Il n’était plus possible de se cacher le désastre écologique. Pour tenter d’y remédier, un programme de réhabilitation du littoral nord de la ville, dit « Projet Taparura » a été élaboré. En 1985, une Société d’aménagement des côtes nord de Sfax (SACNS) fut créée, mais son projet d’édification d’une zone balnéaire nouvelle gagnée sur la mer grâce à des remblaiements successifs fit long feu.
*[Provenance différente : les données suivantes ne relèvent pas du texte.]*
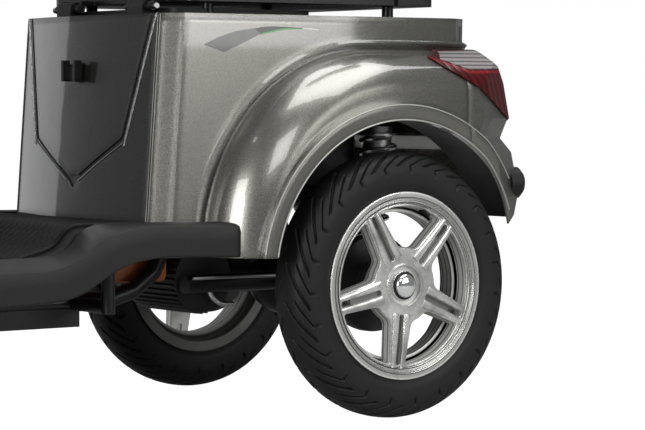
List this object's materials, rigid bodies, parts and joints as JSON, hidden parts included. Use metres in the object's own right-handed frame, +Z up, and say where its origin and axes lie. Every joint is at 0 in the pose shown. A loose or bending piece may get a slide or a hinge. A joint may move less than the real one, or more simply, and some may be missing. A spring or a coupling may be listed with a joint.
{
  "type": "electric three-wheeled scooter",
  "caption": "Electric three-wheeler for one rider: one steered front wheel, two rear wheels under flared fenders, a flat floor and a tilting seat.",
  "frame": {"origin": "on the ground, midway between the foremost and rearmost points and on the centre plane", "axes": "+Z up, +Y towards the rear, +X towards the rider's left"},
  "size_m": [0.643, 1.6828, 1.16],
  "materials": {
    "silver_paint": "metallic gloss",
    "dark_gloss": "gloss",
    "black_plastic": "fine grain",
    "mat_rubber": "matte",
    "tyre_rubber": "matte",
    "rim_alloy": "polished",
    "hub_chrome": "polished",
    "red_lens": "gloss",
    "clear_lens": "gloss",
    "frame_paint": "satin",
    "bare_steel": "satin",
    "seat_cover": "soft grain",
    "battery_case": "satin"
  },
  "bodies": {
    "chassis": {"side_panel_left": "silver_paint", "side_panel_right": "silver_paint", "rear_panel": "silver_paint", "front_fairing": "silver_paint", "front_panel": "dark_gloss", "leg_shield": "dark_gloss", "floor_board": "black_plastic", "deck": "black_plastic", "inner_fender_left": "black_plastic", "inner_fender_right": "black_plastic", "bag_hook": "black_plastic", "seat_hinge_block": "black_plastic", "storage_tub": "black_plastic", "floor_mat": "mat_rubber", "bumper_left": "mat_rubber", "bumper_right": "mat_rubber", "motor": "rim_alloy", "tail_lamp_left": "red_lens", "tail_lamp_right": "red_lens", "headlamp": "clear_lens", "main_frame": "frame_paint", "axle_housing": "frame_paint", "shock_left": "bare_steel", "shock_right": "bare_steel", "battery_pack": "battery_case"},
    "wheel_front": {"tyre_front": "tyre_rubber", "rim_front": "rim_alloy", "brake_drum_front": "bare_steel"},
    "wheel_left": {"tyre_left": "tyre_rubber", "rim_left": "rim_alloy", "hub_cap_left": "hub_chrome", "brake_drum_left": "bare_steel"},
    "wheel_right": {"tyre_right": "tyre_rubber", "rim_right": "rim_alloy", "hub_cap_right": "hub_chrome", "brake_drum_right": "bare_steel"},
    "steering": {"fork": "frame_paint", "front_fender": "silver_paint", "handlebar": "bare_steel", "grip_left": "mat_rubber", "grip_right": "mat_rubber", "dash": "black_plastic", "mirror_left": "black_plastic", "mirror_right": "black_plastic"},
    "seat": {"seat_base": "frame_paint", "seat_bracket_left": "frame_paint", "seat_bracket_right": "frame_paint", "seat_cushion": "seat_cover"},
    "backrest": {"backrest_frame": "black_plastic", "backrest_pad": "seat_cover"},
    "armrest_left": {"armrest_left": "seat_cover"},
    "armrest_right": {"armrest_right": "seat_cover"}
  },
  "joints": [
    {"name": "steering_turn", "type": "hinge", "parent": "chassis", "child": "steering", "pos_m": [0, -0.47719, 0.45], "axis": [0, 0.4067, 0.9135], "range_deg": [-40, 40]},
    {"name": "front_spin", "type": "hinge", "parent": "steering", "child": "wheel_front", "pos_m": [0, -0.62, 0.203], "axis": [1, 0, 0], "continuous": true},
    {"name": "left_spin", "type": "hinge", "parent": "chassis", "child": "wheel_left", "pos_m": [0.2785, 0.56, 0.203], "axis": [1, 0, 0], "continuous": true},
    {"name": "right_spin", "type": "hinge", "parent": "chassis", "child": "wheel_right", "pos_m": [-0.2785, 0.56, 0.203], "axis": [1, 0, 0], "continuous": true},
    {"name": "seat_tilt", "type": "hinge", "parent": "chassis", "child": "seat", "pos_m": [0, 0.222, 0.624], "axis": [1, 0, 0], "range_deg": [0, 60]},
    {"name": "backrest_fold", "type": "hinge", "parent": "seat", "child": "backrest", "pos_m": [0, 0.712, 0.805], "axis": [1, 0, 0], "range_deg": [0, 45]},
    {"name": "armrest_left_lift", "type": "hinge", "parent": "seat", "child": "armrest_left", "pos_m": [0.258, 0.64, 0.86], "axis": [1, 0, 0], "range_deg": [-90, 0]},
    {"name": "armrest_right_lift", "type": "hinge", "parent": "seat", "child": "armrest_right", "pos_m": [-0.258, 0.64, 0.86], "axis": [1, 0, 0], "range_deg": [-90, 0]}
  ]
}
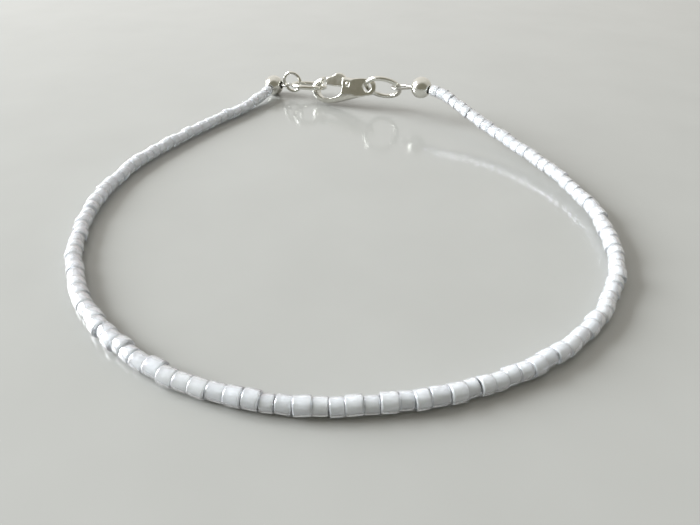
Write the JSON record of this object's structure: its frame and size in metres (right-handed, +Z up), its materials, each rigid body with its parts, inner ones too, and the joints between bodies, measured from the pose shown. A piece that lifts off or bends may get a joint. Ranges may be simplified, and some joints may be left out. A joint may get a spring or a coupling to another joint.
{
  "type": "beaded anklet",
  "caption": "Anklet of small white pearl-lustre cylinder beads on a hidden thread, closed by a silver lobster clasp between two cover balls, lying as a loop.",
  "frame": {"origin": "centre of the lying anklet's bounding box, at its bottom", "axes": "+Z up from the surface it lies on, +Y towards the clasp at the back, +X to the right seen from the front"},
  "size_m": [0.0751, 0.086, 0.008],
  "materials": {
    "pearl_beads": "pearl lustre glass, glossy",
    "polished_silver": "polished silver",
    "stringing_wire": "fine drawn wire"
  },
  "bodies": {
    "anklet": {"bead_strand_01": "pearl_beads", "bead_strand_02": "pearl_beads", "bead_strand_03": "pearl_beads", "bead_strand_04": "pearl_beads", "bead_strand_05": "pearl_beads", "bead_strand_06": "pearl_beads", "bead_strand_07": "pearl_beads", "bead_strand_08": "pearl_beads", "bead_strand_09": "pearl_beads", "bead_strand_10": "pearl_beads", "cover_ball_left": "polished_silver", "cover_ball_right": "polished_silver", "thread_loop_left": "stringing_wire", "thread_loop_right": "stringing_wire", "small_ring_left": "polished_silver", "jump_ring_left": "polished_silver", "jump_ring_right": "polished_silver", "clasp_body": "polished_silver", "lever_pin": "polished_silver"},
    "lever": {"clasp_lever": "polished_silver"}
  },
  "joints": [
    {"name": "lever_hinge", "type": "hinge", "parent": "anklet", "child": "lever", "pos_m": [0.0012, 0.03446, 0.00457], "axis": [-0.4, -0.8513, 0.3395], "range_deg": [0, 25], "stiffness_Nm_per_rad": 0.002, "springref_deg": -22.92}
  ]
}
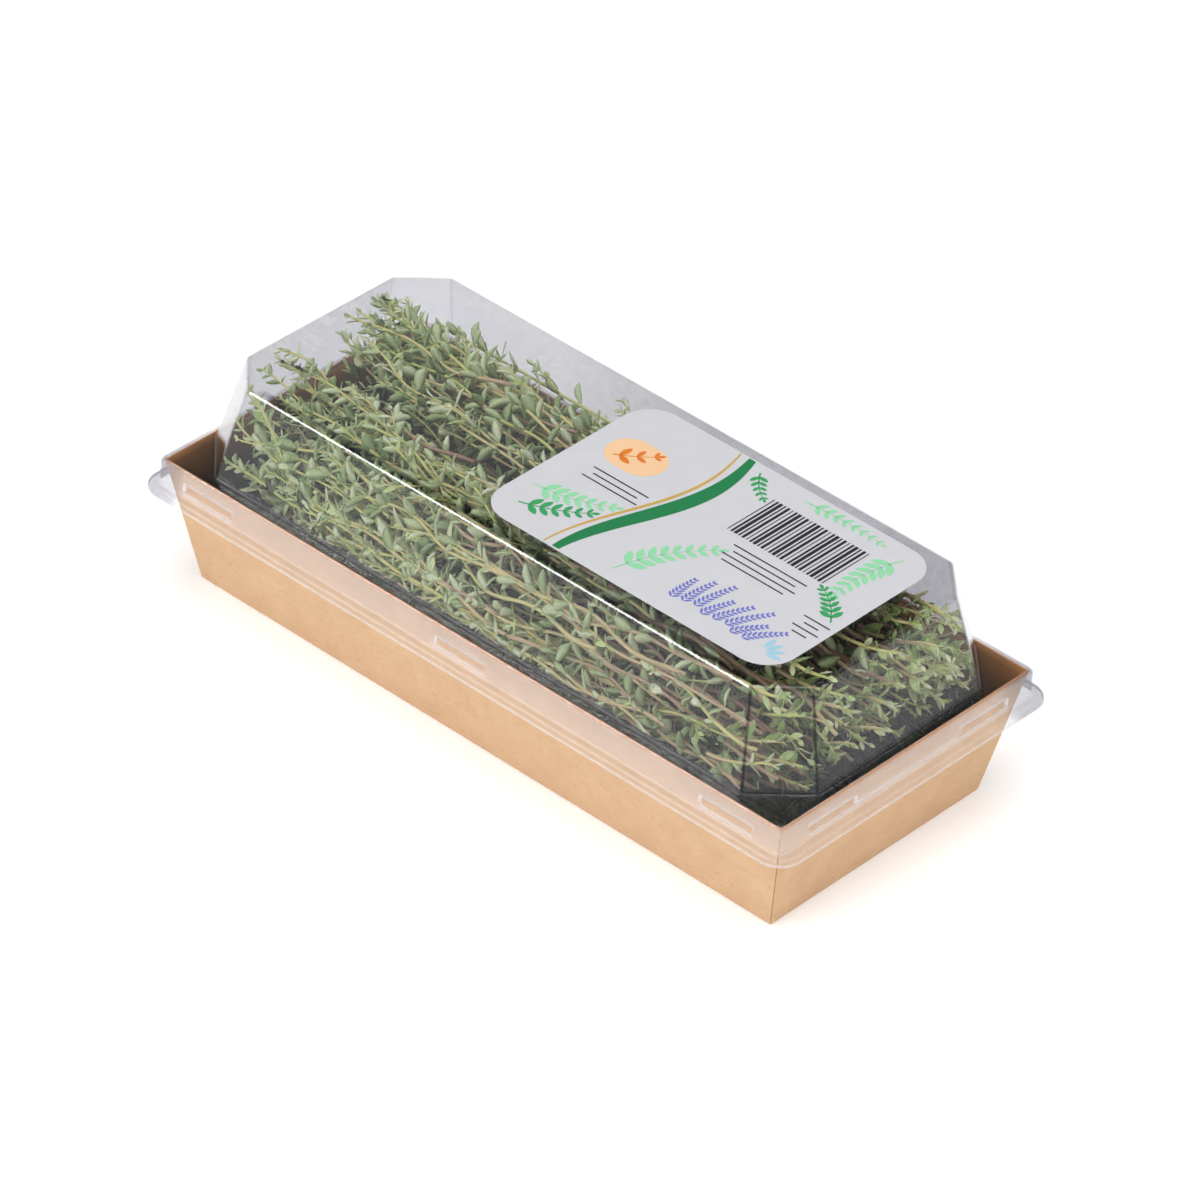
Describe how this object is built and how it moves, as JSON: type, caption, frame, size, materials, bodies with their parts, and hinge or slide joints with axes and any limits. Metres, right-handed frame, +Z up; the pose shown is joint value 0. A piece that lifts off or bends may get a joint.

Il a fallu attendre 1991 pour que le président Ben Ali ordonne la fermeture de la NPK. L’usine disparue, restait à se débarrasser du monticule de phosphogypse. La solution préconisée par les experts est assez sophistiquée : extraire les 4 millions de m3 de terre polluée sur 400 ha et les amasser en un cône tronqué de 15 m de haut, par-dessus le phosphogypse. Puis isoler le tout dans un sarcophage de ciment de bentonite, et le recouvrir d’une bonne terre fertile pour en faire une colline verte.
« Nous avions opté, il y a quarante ans, pour un développement porté par une industrialisation à outrance, alors que d’autres régions avaient opté pour le tourisme. Aujourd’hui, nous prenons conscience des conséquences néfastes de ce choix. Le Projet Taparura devrait nous aider à y remédier », explique le maire. La réhabilitation du littoral de Sfax coûtera 90 millions de dinars (65 millions d’euros). La Banque européenne d’investissement (BEI) a accepté de financer le projet à hauteur de 56 millions de dinars. À l’État tunisien de trouver le reste de la somme. À terme, il permettra d’assainir 3 km de plages, de créer des zones touristiques (18 ha), résidentielles (24 ha), d’équipements publics (13,5 ha), de parkings en hauteur (11 ha), ainsi que des espaces verts (100 ha). Il aidera ainsi à réconcilier la ville avec la mer… et permettra aux Sfaxiens de s’adonner de nouveau aux joies de la baignade.